A Customer 360 gives companies a complete view of each and every customer’s past, present, and future behavior (so, 360 as in 360°). As you might imagine, with multiple trackable touchpoints and buckets of data, spreadsheets or homegrown solutions just can’t handle this kind of thing.
It typically takes some level of sophisticated tools to get a consistent, accurate, single-source of truth of all your customers—and to make sense of all the relevant data. These include:
- How long they’ve been a customer
- Overall health score
- Product adoption
- How long until their next renewal
- Current contract value
- Transaction history
- Invoice history
- Survey history
- Product usage history
And it’s not just about gathering data. It’s about having an intelligent tool that turns that data into insights that you can take action on in order to proactively drive outcomes.
Customer Journey Map
While every customer is different, businesses want each person to walk away with the same type of experience after they engage with your team: a great one. One of the best ways to understand who your customers are, what drives their decisions, and how they view their world—and your business—is a customer journey map.
A journey map is a visual representation of a customer’s interactions with your company, including what they need, how you help, and the processes you have in place to engage and interact with them. Do you send them an email every day during onboarding? Do they get a monthly newsletter from your CEO? Do you host quarterly business reviews (QBRs) with them?
Mapping the customer journey is both an art and a science, and as a CEO, it’s critical that you’re able to read the map and identify the key moments impacting your customer’s overall experience with your company and brand. Then you can work with your team to find ways to enhance the journey, revise touchpoints, update your product roadmap, or integrate new features that align with a customer’s experience. It will be an iterative process, but with this map in hand, you won’t lose your way.
Net Promoter Score (NPS)
The days of the one-and-done sale are long gone; today, you must sell continuously to retain customers and minimize churn. One important customer satisfaction metric is the Net Promoter Score (NPS). NPS measures your customers’ overall satisfaction with your company’s product or service and even their potential to advocate for it on your behalf.
A lot of CEOs hear the term “net promoter score” and wonder if it’s really as important as their VP of Customer Success is telling them it is. I’m here to confirm: it is. And I’ll go so far as to say if you don’t have it, you’re missing something big.
First developed by the consulting firm Bain & Company, NPS attempts to distill the evaluation of a company’s overall customer experience program into one metric, helping to focus budget, resources, and time on those that can help drive lasting loyalty.
A simple metric that gives you loads of insight into how you could improve your business? It doesn’t get much better than the NPS.
Net Retention Rate (NRR)
As we mentioned earlier, Annual Churn Rate is a key foundational metric for measuring customer success. That being said, the issue with customer churn is that it fails to capture the impact of existing customers who choose to upgrade and expand (or downgrade and retract) their use of your company’s product over time.

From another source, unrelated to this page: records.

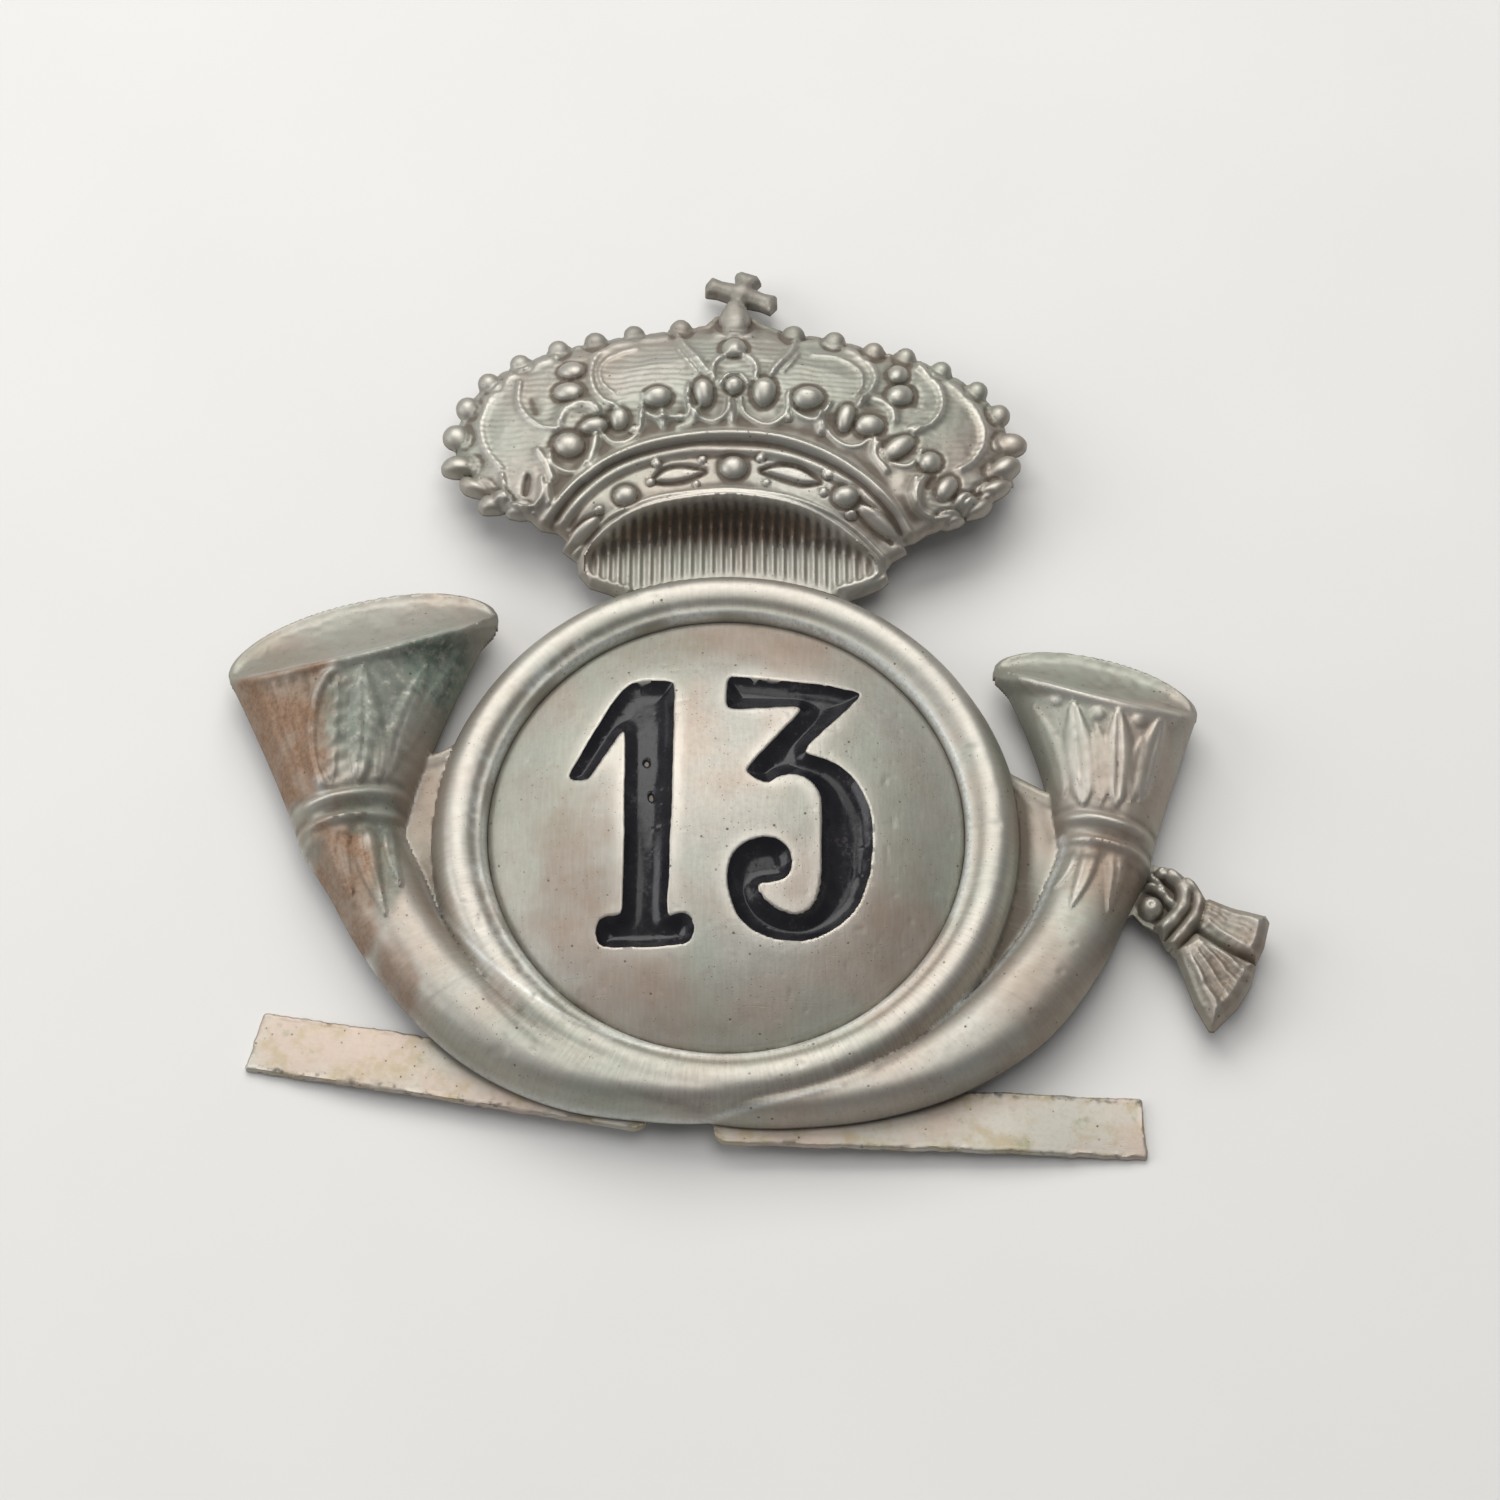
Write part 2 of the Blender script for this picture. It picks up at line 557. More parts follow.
def collar(z, t, s, on):
    """Adds two rings, the waist between them and a groove at each end."""
    roll = np.clip(1 - np.abs(t) ** 3, 0, 1) ** 0.5
    for at in COLLAR_RINGS:
        z = np.where(on, z + 0.46 * roll * bump_at(s, at, 0.36), z)
    z = np.where(on, z - 0.14 * roll * bump_at(s, COLLAR_WAIST, 0.34), z)
    ends = bump_at(s, COLLAR_ENDS[0], 0.22) + bump_at(s, COLLAR_ENDS[1], 0.25)
    return np.where(on, z - 0.12 * roll * ends, z)


def branch(x, y, b, tube, deco, seat_side):
    """Height and outline of a tube with its collar and bell. A fine bead runs along seat_side."""
    k, t, w, h = on_tube(tube, x, y)
    z_bell, f_mouth, inside, p, q = bell_height(b, t, w, h, x, y)
    bell = (k > 0.0) | (q > -MOUTH_FRONT * b.depth)
    bell &= (np.hypot(x - b.c1[0], y - b.c1[1]) < b.w[1] + 5) | (k > 0.0)
    s = k * b.length
    on = (np.abs(t) < 1.02) & (k > -0.3)
    z = collar(np.where(bell, z_bell, arch(t, w, h)), t, s, on)
    u, v = to_view(x, y, np.clip(z, 0, 6), TASSEL_REF_Z)
    inward = (1 - np.abs(t)) * w
    seat = np.where((k < 0.02) & (k > -0.85) & (t * seat_side > 0), 0.26 * bump_at(inward, 0.12, 0.15), 0)
    z = np.where(np.hypot(x, y) > 18.9, z + seat, z)
    front = -MOUTH_FRONT * b.depth * np.sqrt(np.clip(1 - p * p, 0, 1))
    relief = deco(u, v, x, y, s, t) * np.where(k > 0.2, sstep(0.15, 0.75, front - q), 1)
    near = on & (k > -0.45) & ~inside
    z = np.where(near & (z > 0.3), z + relief * np.clip(inward / 0.8, 0, 1), z)
    uneven = np.where(inside, sstep(0.1, 0.9, q - front), 0)
    z = z + uneven * (0.05 * noise(x, y, 1.3, 5) + 0.03 * noise(x, y, 0.5, 6))
    f = np.where((k > -8) & ~(bell & (q > 0)), inward, -1.0)
    return z, np.maximum(f, np.where(bell, f_mouth, -1.0))


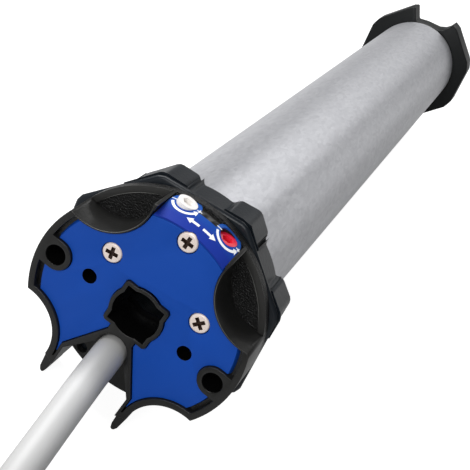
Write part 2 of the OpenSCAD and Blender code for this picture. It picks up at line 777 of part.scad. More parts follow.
// Cam wheel: toothed rim in reach of the worm, cam disc with one notch
module cam_wheel(side) {
    reach = cam_gap + cam_t + cam_disc_t + cut;
    rim_z = side > 0 ? cam_gap : -cam_gap - cam_t;
    disc_z = side > 0 ? cam_gap + cam_t : -cam_gap - cam_t - cam_disc_t;
    color(c_nylon) translate([cam_x, cam_y, 0]) difference() {
        union() {
            translate([0, 0, rim_z]) cylinder(r = cam_tip_r, h = cam_t);
            translate([0, 0, disc_z]) cylinder(r = cam_disc_r, h = cam_disc_t);
        }
        for (i = [0:cam_teeth - 1]) rotate((i + 0.5) * 360 / cam_teeth)
            block([cam_tip_r - cam_tooth_h, -cam_tooth_gap / 2, -reach],
                [cam_tip_r + cut, cam_tooth_gap / 2, reach]);
        translate([0, 0, -reach]) cylinder(r = cam_pin_r + running, h = 2 * reach);
        rotate(side * 50) block([cam_disc_r - cam_notch, -cam_notch, disc_z - (side > 0 ? 0 : cut)],
            [cam_disc_r + cut, cam_notch, disc_z + cam_disc_t + (side > 0 ? cut : 0)]);
    }
}

module cam_wheel_up() { cam_wheel(1); }
module cam_wheel_down() { cam_wheel(-1); }

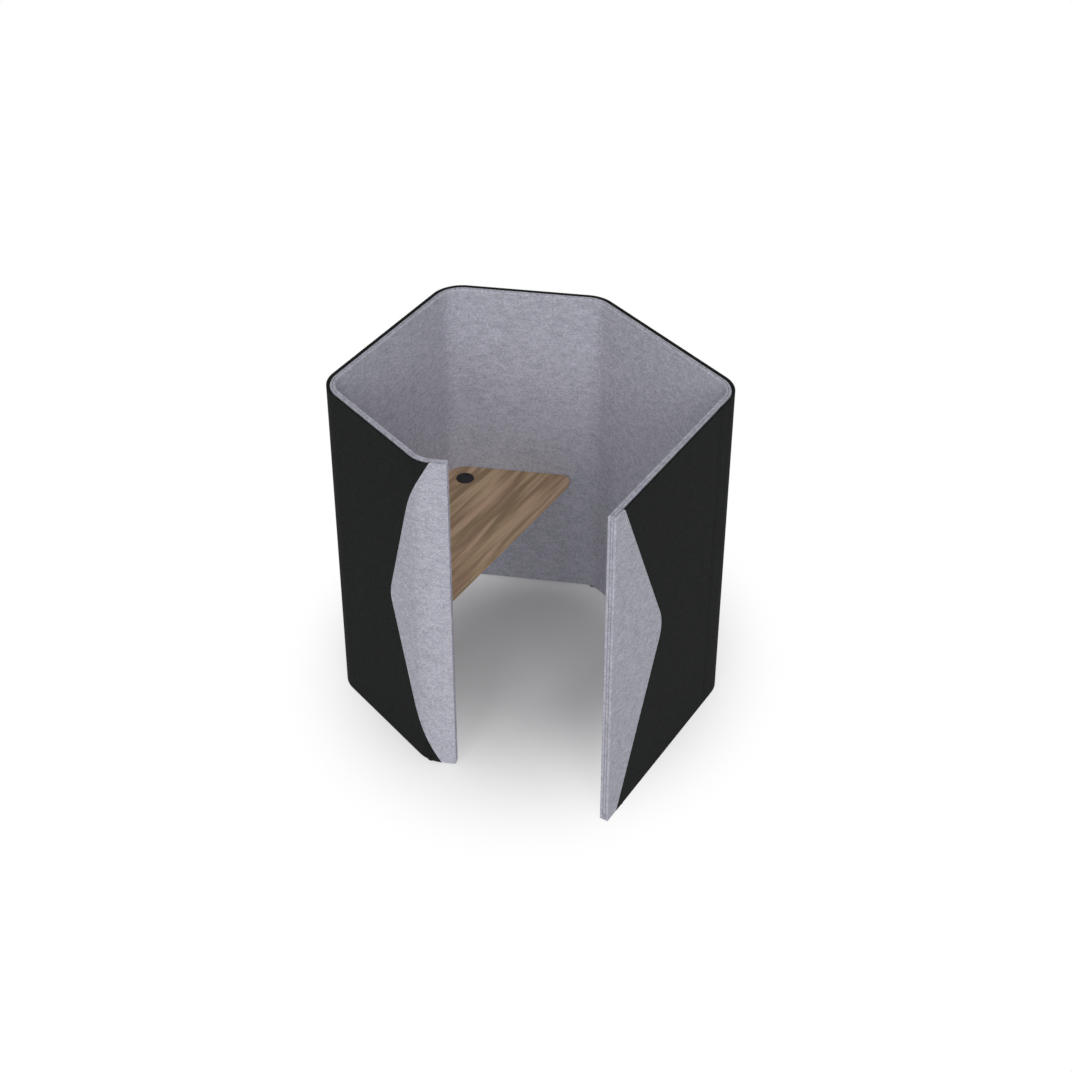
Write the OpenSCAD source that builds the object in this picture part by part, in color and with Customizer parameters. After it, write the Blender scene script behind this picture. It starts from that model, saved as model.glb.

Enter the north star metric for any company wanting to expand their growth through existing customers: Net Retention Rate (NRR). In any business, and even more so with recurring revenue models, it’s not just about retaining customers; it’s about growing them. Especially for CEOs who are looking to drive the enterprise valuation for their company. Because a one-point difference in NRR can be the difference between making the Fortune list—or not.
After all, if your customers are happy, they’re not just staying with you, they’re growing with you. And whether or not a company is growing with you is the number one sign of whether they’re going to stay for the long term. The best companies—public or private—achieve annual NRR of greater than 100%.
One more thing here: NRR is even important if you’re an early-stage company, and especially if you’re looking to raise funds to help manage cash flow. Every dollar counts. Every customer counts. And NRR could impact everything from pre- and post-money valuations to fundraising multiples and more. Net retention rules!
If you’re noticing a trend here, that’s by design: understanding your customer is the best thing you can do to grow your company. And there’s no such thing as customer success without user success.
What I mean by “user success” is pretty literal: how a customer uses your product and service, and for some companies, that can be hundreds or thousands of users. Here’s why: if a user isn’t successful in your platform, it’s the first sign that the customer will churn. So if you don’t have analytics that show you how customers are adopting your tool, engaging with key features and services, and then integrating that data back into your other customer success tools to proactively drive them to your stickiest and most valuable features, then you’re not going to get the growth you’re after.
As you guide your company into a more successful future, knowing the most important Customer Experience terms can help you communicate with your teams more effectively and make sound investments that will reap huge rewards.